I: Now, let's talk about, or at least you talk about, your album and if you could introduce a few tracks from it for us.

TB: OK. Well, one I didn't write. I think you'd might like to play a song called the "Dolphins" song and that's by Fred Neil, who's a very good friend of mine, and I think it's a very good song. It took me a long time to learn how to sing it because he's one of the greatest singers ... that I know of anyway. And finally I called him up and asked him to come see me play and if it would be alright if I recorded this song. And he gave me the go-ahead and that's why we did the "Dolphins."


TB: That was the "Dolphins." I think next what I'd like the people here to hear is the title song "Sefronia," which is in two parts in Europe. It's actually all one tune in the release in America, but it's something to do with the law here ... so maybe there's two titles and it has to be two separate cuts.

So what you're not going to hear is the transitional musical piece that took me four months to write, because it's faded out in the middle ... But I can assure you it's great. The song itself took me a long time to write and it's done in one take. And what I did was sit down with a guitar and do it, and then we orchestrated later for it. And it's pretty much self-explanatory. It's the irony of the slave name Sefronia is what it is.

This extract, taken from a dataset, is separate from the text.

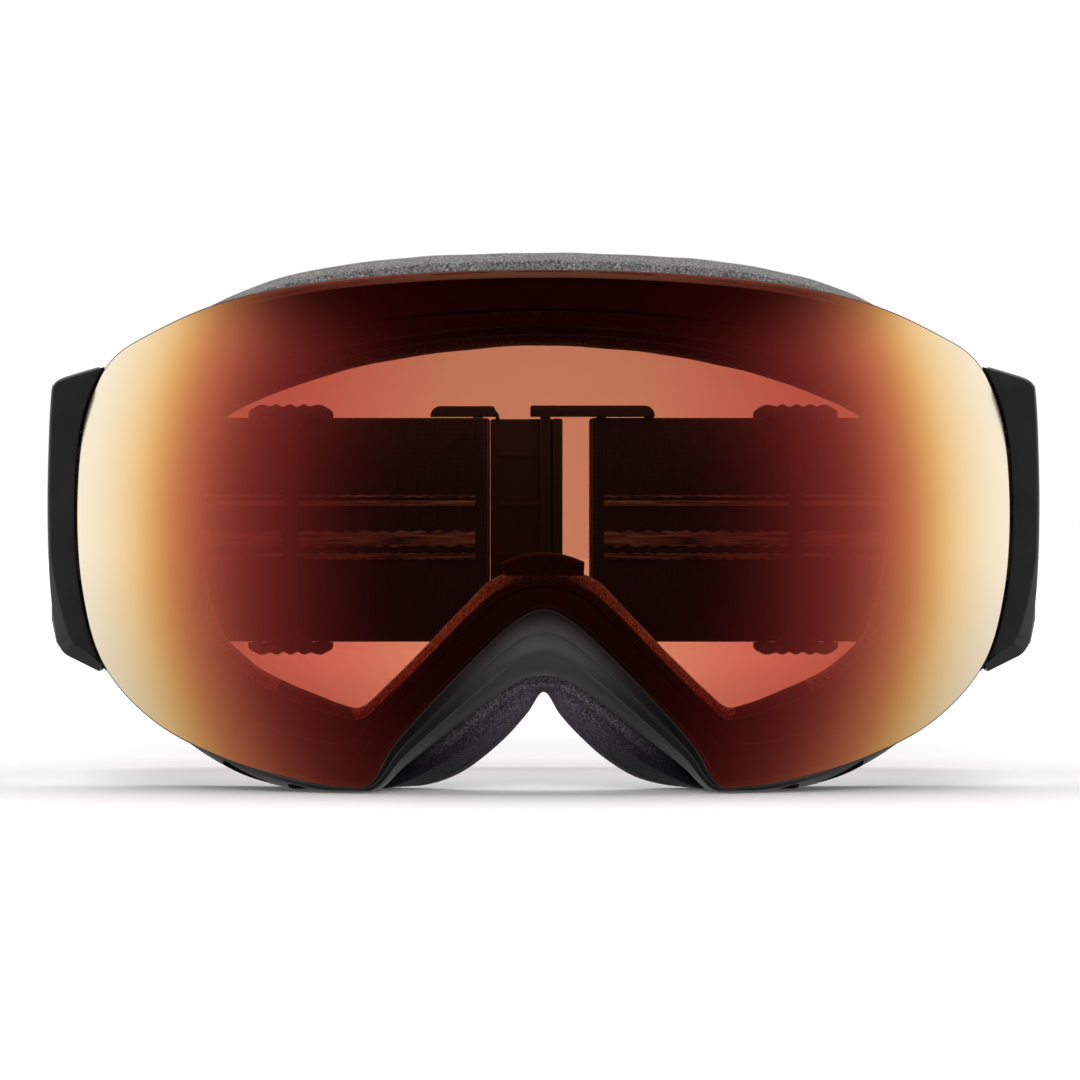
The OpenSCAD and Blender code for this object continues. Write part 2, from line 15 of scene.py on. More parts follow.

And also from an Ethiopian fable which is called "I've Got a Cow in the Sky but I Can't Drink Her Milk" which just deals with the irony that man thinks he controls woman but doesn't, and vice versa.


TB: OK, next song. "Because of You" ... I think I'd like to hear that. Other than "Sweet Surrender," which was on the album before this Greetings From L.A., I think, soulfully, it's my best for that type of song. And, let's see, Joe Falsia is on it playing guitar, and Bernie Mysior on bass, Buddy Helms on drums, myself on 12-string. And I kinda like it. It has that good African-Latin feel ... I kinda like that. Plus it has a good pattern, good melody.